● RECORDS SUPPLIED:
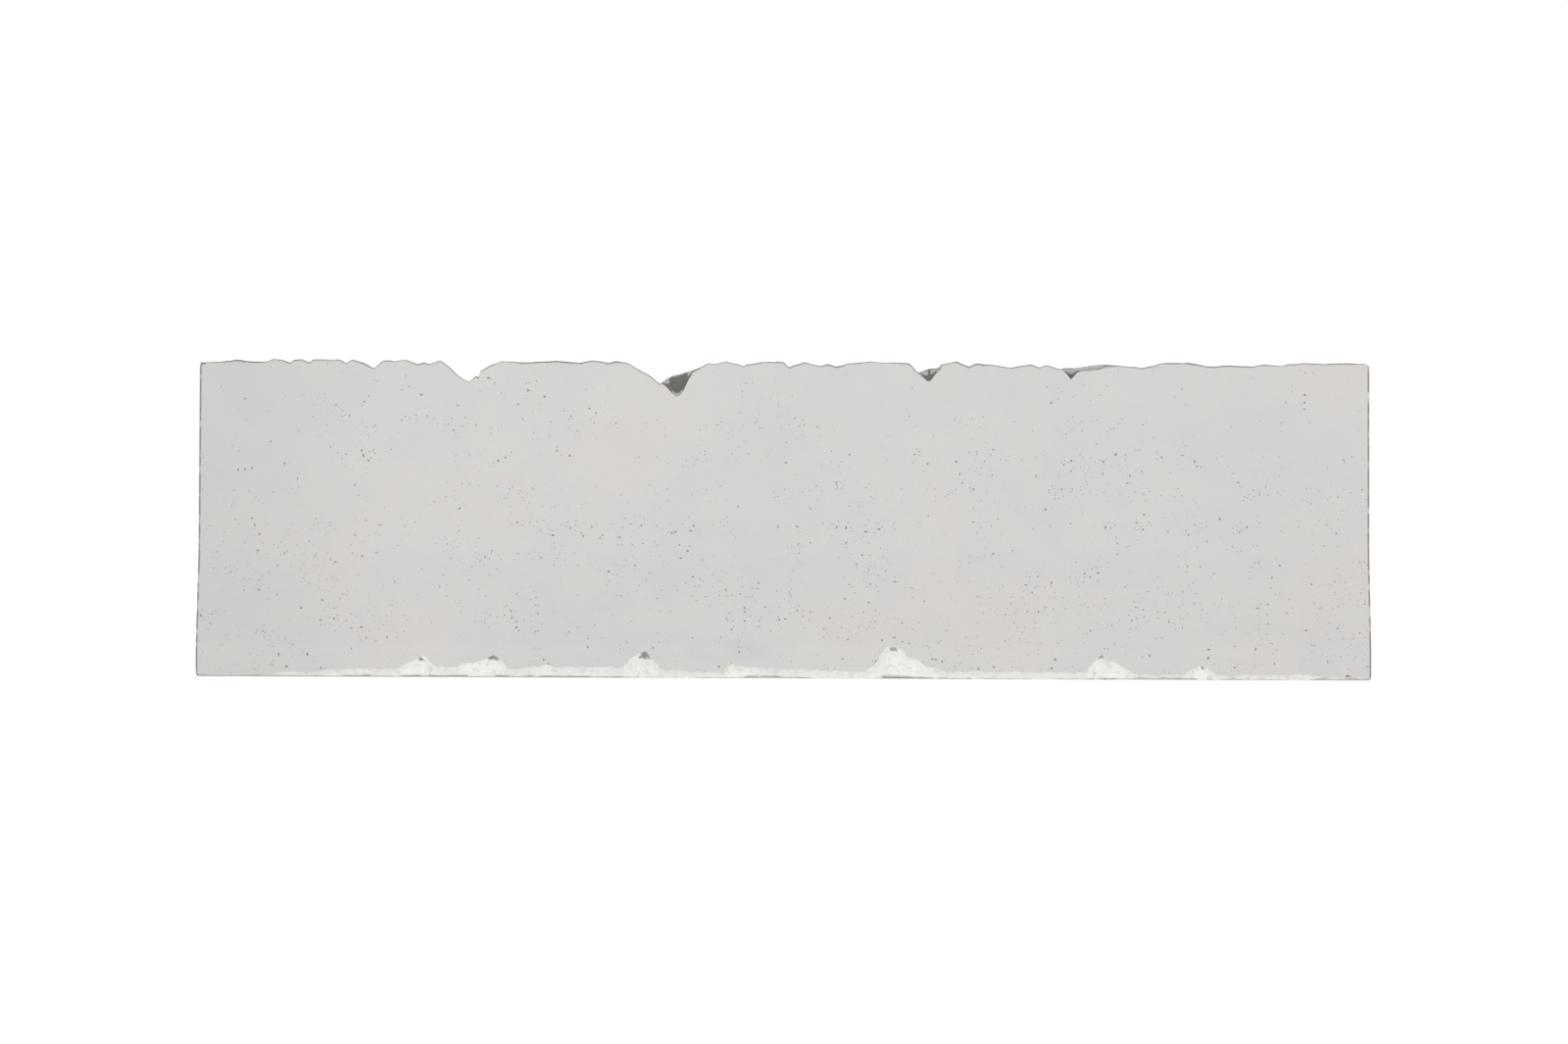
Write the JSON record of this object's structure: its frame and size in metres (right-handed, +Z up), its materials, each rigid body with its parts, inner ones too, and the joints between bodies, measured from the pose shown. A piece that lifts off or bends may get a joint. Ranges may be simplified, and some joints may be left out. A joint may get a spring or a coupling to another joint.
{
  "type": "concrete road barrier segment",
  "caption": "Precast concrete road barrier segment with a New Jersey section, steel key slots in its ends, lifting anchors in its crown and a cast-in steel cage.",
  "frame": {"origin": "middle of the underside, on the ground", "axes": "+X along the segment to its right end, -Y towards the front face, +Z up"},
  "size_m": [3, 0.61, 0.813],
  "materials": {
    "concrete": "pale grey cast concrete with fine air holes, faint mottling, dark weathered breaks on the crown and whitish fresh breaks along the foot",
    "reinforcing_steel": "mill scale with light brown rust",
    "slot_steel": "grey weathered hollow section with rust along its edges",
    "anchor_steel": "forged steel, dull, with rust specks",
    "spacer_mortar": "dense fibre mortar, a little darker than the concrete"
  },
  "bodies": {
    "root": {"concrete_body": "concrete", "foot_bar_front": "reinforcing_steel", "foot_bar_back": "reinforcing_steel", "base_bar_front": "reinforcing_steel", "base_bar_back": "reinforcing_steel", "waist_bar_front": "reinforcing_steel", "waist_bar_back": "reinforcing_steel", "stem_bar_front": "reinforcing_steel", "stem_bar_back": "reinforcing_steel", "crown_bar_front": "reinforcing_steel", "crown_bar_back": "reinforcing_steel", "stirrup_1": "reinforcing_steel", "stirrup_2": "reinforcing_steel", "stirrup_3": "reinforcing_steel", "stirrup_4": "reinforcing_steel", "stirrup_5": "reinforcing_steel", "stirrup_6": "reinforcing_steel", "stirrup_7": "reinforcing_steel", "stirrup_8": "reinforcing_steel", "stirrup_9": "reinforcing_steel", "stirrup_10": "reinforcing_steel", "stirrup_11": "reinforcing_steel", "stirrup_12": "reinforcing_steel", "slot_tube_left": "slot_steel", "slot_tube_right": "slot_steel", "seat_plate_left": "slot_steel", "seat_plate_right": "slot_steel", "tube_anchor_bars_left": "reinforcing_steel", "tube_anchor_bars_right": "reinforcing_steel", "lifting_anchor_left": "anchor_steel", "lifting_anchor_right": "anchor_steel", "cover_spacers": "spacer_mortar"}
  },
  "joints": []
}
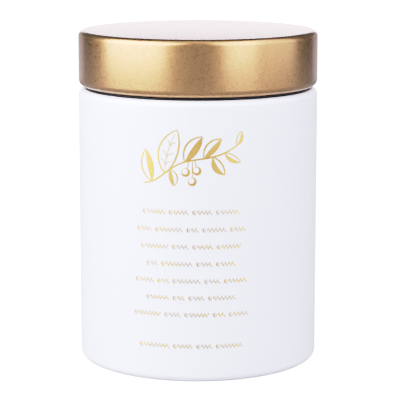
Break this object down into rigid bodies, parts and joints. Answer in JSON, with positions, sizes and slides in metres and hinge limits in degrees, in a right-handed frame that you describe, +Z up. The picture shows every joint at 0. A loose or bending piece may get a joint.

● TASK TO CARRY OUT: Reproduce each record exactly as it appears.

● EXERCISE RESULT:
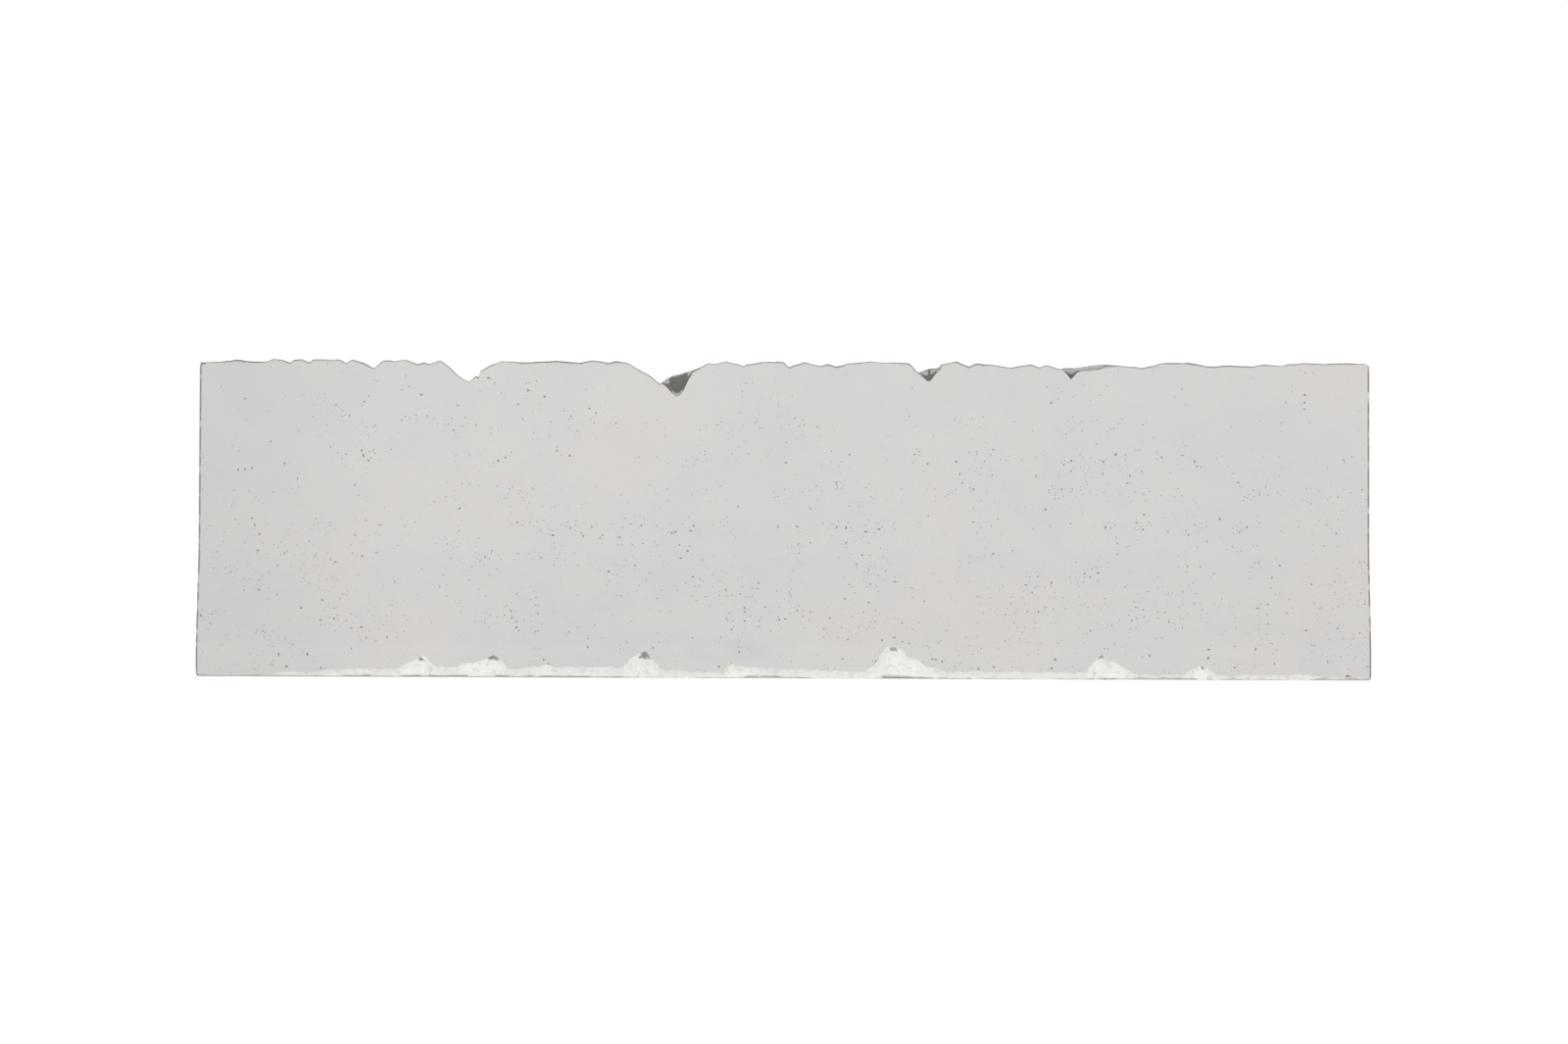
Write the JSON record of this object's structure: its frame and size in metres (right-handed, +Z up), its materials, each rigid body with its parts, inner ones too, and the joints between bodies, measured from the pose shown. A piece that lifts off or bends may get a joint. Ranges may be simplified, and some joints may be left out. A joint may get a spring or a coupling to another joint.
{
  "type": "concrete road barrier segment",
  "caption": "Precast concrete road barrier segment with a New Jersey section, steel key slots in its ends, lifting anchors in its crown and a cast-in steel cage.",
  "frame": {"origin": "middle of the underside, on the ground", "axes": "+X along the segment to its right end, -Y towards the front face, +Z up"},
  "size_m": [3, 0.61, 0.813],
  "materials": {
    "concrete": "pale grey cast concrete with fine air holes, faint mottling, dark weathered breaks on the crown and whitish fresh breaks along the foot",
    "reinforcing_steel": "mill scale with light brown rust",
    "slot_steel": "grey weathered hollow section with rust along its edges",
    "anchor_steel": "forged steel, dull, with rust specks",
    "spacer_mortar": "dense fibre mortar, a little darker than the concrete"
  },
  "bodies": {
    "root": {"concrete_body": "concrete", "foot_bar_front": "reinforcing_steel", "foot_bar_back": "reinforcing_steel", "base_bar_front": "reinforcing_steel", "base_bar_back": "reinforcing_steel", "waist_bar_front": "reinforcing_steel", "waist_bar_back": "reinforcing_steel", "stem_bar_front": "reinforcing_steel", "stem_bar_back": "reinforcing_steel", "crown_bar_front": "reinforcing_steel", "crown_bar_back": "reinforcing_steel", "stirrup_1": "reinforcing_steel", "stirrup_2": "reinforcing_steel", "stirrup_3": "reinforcing_steel", "stirrup_4": "reinforcing_steel", "stirrup_5": "reinforcing_steel", "stirrup_6": "reinforcing_steel", "stirrup_7": "reinforcing_steel", "stirrup_8": "reinforcing_steel", "stirrup_9": "reinforcing_steel", "stirrup_10": "reinforcing_steel", "stirrup_11": "reinforcing_steel", "stirrup_12": "reinforcing_steel", "slot_tube_left": "slot_steel", "slot_tube_right": "slot_steel", "seat_plate_left": "slot_steel", "seat_plate_right": "slot_steel", "tube_anchor_bars_left": "reinforcing_steel", "tube_anchor_bars_right": "reinforcing_steel", "lifting_anchor_left": "anchor_steel", "lifting_anchor_right": "anchor_steel", "cover_spacers": "spacer_mortar"}
  },
  "joints": []
}
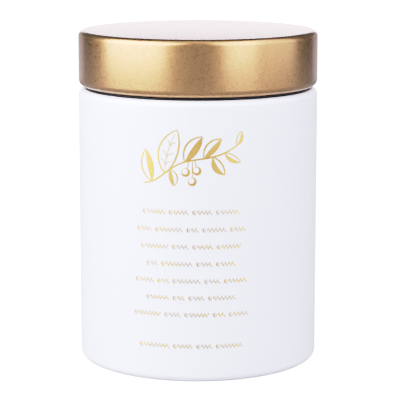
Break this object down into rigid bodies, parts and joints. Answer in JSON, with positions, sizes and slides in metres and hinge limits in degrees, in a right-handed frame that you describe, +Z up. The picture shows every joint at 0. A loose or bending piece may get a joint.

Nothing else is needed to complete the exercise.